Closing the Achievement Gap Means Closing the Digital Divide

It’s hard to overstate the importance of education among the Latino community. Education has always been the great equalizer to help achieve the American dream. And in recent years, it was almost a dream being realized: standardized test scores were on the rise for five years in a row, Latinx students made up 44% of all undergraduates in California, and the number of Latinx professionals was steadily growing.

But that was before the pandemic.

“In one year, we saw five years of growth lost in terms of enrollment and representation,” said Deborah Santiago, co-founder and CEO of Excelencia in Education. Latinx enrollment in post-secondary programs fell by 2.1% overall in the past year and community colleges, which tend to be majority-Latinx, suffered a 13.7% decrease in enrollment. COVID-19 was even more devastating on K-12 students—passing scores dropped by 10% in English and 22% in math among Latinx students, twice the rate of their white peers.

Unsurprisingly for a state that opted for remote learning during quarantine, much of this learning loss can be traced back to the digital divide. Black and Latinx households are less likely to have reliable internet access. Despite billions in federal relief funds, the state has been slow to close that gap, leaving students no choice but to seek the nearest parking lot of their local library, McDonald’s, or Starbucks. We are now in our third year of this pandemic, yet the Public Policy Institute of California estimates that 29% of K-12 students in the state still do not have reliable internet.

Politicians might try to ease us with news of more incoming funds from Build Back Better, along with California’s own $7.2-billion Connectivity Fund Program. Still, these plans are focused on long-term projects to lay new fiber and cable lines—very little of which will help Latinx students here and now.

The digital divide didn’t happen by accident. It’s been proven time and time again that the traditional internet providers simply don’t find communities of color profitable. We can keep funneling billions into infrastructure, but at the end of the day, the issue isn’t that these companies can’t deliver good service to Latinx communities; it’s that they won’t.

Learning loss has been significant for two years, and the longer it goes on, the further our students fall behind. As the latest variant tears through California, families, and students are going online again—and internet access continues to be a challenge, especially in the Latinx community.

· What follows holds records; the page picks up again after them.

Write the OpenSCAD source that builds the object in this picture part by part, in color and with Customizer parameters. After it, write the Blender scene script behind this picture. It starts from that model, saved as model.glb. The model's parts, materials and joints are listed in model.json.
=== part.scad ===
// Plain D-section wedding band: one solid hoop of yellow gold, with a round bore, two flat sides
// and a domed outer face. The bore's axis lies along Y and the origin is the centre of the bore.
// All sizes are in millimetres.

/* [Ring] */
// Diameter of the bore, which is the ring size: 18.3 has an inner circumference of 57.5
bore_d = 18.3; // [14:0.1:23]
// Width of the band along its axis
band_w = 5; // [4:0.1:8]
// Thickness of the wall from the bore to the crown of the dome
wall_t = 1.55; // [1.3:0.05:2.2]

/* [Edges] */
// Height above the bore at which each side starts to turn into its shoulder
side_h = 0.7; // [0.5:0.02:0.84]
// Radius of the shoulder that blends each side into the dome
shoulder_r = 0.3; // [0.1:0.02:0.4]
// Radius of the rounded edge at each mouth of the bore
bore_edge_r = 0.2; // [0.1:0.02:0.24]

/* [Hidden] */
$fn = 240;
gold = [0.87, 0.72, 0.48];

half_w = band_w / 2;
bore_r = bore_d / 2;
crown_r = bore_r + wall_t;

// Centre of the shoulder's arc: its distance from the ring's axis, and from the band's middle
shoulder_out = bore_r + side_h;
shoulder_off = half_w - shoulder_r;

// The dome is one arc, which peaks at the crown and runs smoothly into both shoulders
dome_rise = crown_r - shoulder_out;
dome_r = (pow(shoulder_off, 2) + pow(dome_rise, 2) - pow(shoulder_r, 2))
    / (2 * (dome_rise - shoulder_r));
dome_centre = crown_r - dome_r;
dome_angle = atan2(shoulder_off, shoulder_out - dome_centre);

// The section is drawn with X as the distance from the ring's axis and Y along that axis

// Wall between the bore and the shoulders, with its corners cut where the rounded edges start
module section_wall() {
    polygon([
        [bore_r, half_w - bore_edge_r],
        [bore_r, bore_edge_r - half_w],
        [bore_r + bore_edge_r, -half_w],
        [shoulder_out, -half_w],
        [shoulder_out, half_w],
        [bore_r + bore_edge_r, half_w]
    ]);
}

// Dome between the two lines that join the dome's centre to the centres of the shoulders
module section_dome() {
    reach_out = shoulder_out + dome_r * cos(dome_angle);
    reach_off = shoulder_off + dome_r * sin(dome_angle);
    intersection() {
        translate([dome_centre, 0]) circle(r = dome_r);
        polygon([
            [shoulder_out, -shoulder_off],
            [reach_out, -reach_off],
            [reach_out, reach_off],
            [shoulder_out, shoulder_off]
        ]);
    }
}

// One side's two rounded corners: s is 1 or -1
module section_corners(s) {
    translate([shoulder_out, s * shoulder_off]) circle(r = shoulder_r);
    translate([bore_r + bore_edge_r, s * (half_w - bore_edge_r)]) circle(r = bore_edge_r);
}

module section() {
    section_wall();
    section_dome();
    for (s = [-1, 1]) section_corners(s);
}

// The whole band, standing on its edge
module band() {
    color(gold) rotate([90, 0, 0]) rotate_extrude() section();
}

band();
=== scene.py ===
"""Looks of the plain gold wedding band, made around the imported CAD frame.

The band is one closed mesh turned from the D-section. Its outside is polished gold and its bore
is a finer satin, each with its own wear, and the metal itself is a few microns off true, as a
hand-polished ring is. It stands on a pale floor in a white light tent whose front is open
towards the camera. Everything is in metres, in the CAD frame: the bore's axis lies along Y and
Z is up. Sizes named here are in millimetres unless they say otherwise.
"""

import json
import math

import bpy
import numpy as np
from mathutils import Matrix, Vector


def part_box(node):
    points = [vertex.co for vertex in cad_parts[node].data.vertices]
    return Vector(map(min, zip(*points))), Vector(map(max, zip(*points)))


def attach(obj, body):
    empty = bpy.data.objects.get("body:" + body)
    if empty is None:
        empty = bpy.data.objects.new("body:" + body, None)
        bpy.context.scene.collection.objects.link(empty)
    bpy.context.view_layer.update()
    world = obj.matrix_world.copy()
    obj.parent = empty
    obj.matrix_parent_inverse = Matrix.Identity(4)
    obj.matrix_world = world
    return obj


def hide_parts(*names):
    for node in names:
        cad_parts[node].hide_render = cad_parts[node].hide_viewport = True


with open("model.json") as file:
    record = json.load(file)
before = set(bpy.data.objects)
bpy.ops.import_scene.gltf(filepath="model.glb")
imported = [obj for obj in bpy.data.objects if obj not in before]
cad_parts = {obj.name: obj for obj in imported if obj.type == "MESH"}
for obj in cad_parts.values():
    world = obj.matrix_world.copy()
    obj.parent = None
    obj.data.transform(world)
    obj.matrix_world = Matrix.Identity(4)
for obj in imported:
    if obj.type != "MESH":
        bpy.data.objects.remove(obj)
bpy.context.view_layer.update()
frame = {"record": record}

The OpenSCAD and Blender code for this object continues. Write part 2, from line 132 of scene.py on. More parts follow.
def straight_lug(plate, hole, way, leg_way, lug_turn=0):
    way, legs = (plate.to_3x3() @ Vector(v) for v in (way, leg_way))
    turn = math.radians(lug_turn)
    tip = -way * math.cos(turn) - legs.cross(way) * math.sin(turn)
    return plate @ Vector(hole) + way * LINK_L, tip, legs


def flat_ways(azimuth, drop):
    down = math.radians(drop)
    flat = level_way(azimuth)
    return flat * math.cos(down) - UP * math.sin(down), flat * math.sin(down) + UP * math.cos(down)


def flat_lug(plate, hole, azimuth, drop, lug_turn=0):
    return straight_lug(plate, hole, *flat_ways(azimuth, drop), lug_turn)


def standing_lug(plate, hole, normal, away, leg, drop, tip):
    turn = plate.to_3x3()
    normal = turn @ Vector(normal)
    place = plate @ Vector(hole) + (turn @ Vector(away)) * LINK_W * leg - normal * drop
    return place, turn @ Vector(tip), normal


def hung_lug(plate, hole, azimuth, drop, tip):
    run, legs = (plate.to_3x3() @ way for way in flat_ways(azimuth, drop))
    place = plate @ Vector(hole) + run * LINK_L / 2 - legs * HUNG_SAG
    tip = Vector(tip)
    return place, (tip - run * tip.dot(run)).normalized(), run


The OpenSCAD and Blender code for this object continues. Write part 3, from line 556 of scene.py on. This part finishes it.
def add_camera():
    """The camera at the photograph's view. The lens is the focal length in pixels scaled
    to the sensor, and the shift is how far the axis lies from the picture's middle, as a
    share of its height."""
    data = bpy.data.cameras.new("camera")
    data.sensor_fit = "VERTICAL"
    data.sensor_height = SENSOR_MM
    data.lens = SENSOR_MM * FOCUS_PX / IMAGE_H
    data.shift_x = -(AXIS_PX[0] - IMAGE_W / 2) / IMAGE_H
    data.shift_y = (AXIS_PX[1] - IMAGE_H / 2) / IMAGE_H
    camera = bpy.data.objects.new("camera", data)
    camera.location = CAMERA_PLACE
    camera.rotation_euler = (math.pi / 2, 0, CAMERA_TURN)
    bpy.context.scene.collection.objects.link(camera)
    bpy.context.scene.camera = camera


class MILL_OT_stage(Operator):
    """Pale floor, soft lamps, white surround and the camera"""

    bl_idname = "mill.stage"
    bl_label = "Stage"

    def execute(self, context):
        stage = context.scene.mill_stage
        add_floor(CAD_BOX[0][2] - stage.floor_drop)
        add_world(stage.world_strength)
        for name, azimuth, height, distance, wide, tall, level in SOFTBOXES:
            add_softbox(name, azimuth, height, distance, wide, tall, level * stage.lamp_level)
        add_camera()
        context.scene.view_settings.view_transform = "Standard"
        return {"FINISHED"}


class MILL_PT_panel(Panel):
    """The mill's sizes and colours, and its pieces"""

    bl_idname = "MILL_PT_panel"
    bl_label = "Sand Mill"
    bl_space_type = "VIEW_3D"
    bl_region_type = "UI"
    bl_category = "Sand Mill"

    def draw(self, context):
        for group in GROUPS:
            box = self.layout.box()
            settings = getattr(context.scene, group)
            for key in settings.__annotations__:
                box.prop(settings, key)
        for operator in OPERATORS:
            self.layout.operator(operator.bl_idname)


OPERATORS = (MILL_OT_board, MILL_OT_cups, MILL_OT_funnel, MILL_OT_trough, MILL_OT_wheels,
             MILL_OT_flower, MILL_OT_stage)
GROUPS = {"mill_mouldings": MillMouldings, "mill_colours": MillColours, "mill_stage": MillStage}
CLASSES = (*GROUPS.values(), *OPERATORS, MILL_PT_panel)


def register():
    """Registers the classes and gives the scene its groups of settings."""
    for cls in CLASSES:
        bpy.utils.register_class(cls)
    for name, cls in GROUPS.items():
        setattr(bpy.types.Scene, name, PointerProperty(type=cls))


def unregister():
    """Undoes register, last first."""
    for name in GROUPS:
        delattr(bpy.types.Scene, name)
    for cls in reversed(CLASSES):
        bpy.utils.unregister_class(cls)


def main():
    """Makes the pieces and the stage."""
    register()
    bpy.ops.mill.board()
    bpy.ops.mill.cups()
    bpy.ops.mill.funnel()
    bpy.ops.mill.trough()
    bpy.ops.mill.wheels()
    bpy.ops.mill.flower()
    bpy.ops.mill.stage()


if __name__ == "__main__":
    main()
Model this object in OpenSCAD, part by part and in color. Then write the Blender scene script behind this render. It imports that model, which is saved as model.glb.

Our Governor and state legislators recognize this shortcoming and have done their best to fund long-term “future-proof” solutions, which for the moment, means fiber connectivity. This is well-intentioned, but it is not the total solution to the problem. Fiber deals with the performance shortcomings of traditional cable, but the technology cannot scale for the all-important “last mile” of connectivity to the home. This is not debatable, as this decades-old technology reaches just 20% of US homes. The answer for this is simple: big telecom companies face losing money connecting the vast majority of homes with fiber, particularly impacted are the less affluent rural areas like California’s Central Valley or Imperial County.

However, there are options. Innovative companies like Kwikbit have perfected their fixed wireless technology to deliver true broadband quickly, affordably, and securely to Californians. The Company set up the LA Boys & Girls Club and extended that broadband connectivity to local low-income residents in a matter of hours. Kwikbit is also underway in the manufactured housing sector, rapidly connecting the largest swath of affordable housing with gigabit broadband for just $50 a month.

With remote learning here to stay, educational recovery among Latinx students hinges on closing the ‘digital divide’ and doing it quickly. As the state struggles to connect disadvantaged communities, particularly in low-income and rural areas, the answer will not come from the internet providers that have neglected them for decades but rather from small, independent companies innovating with Latinx communities in mind. This can be done, and this must be done now.

The future is here, California. As the saying goes, ‘Ponte las pilas!’ (Get it together!)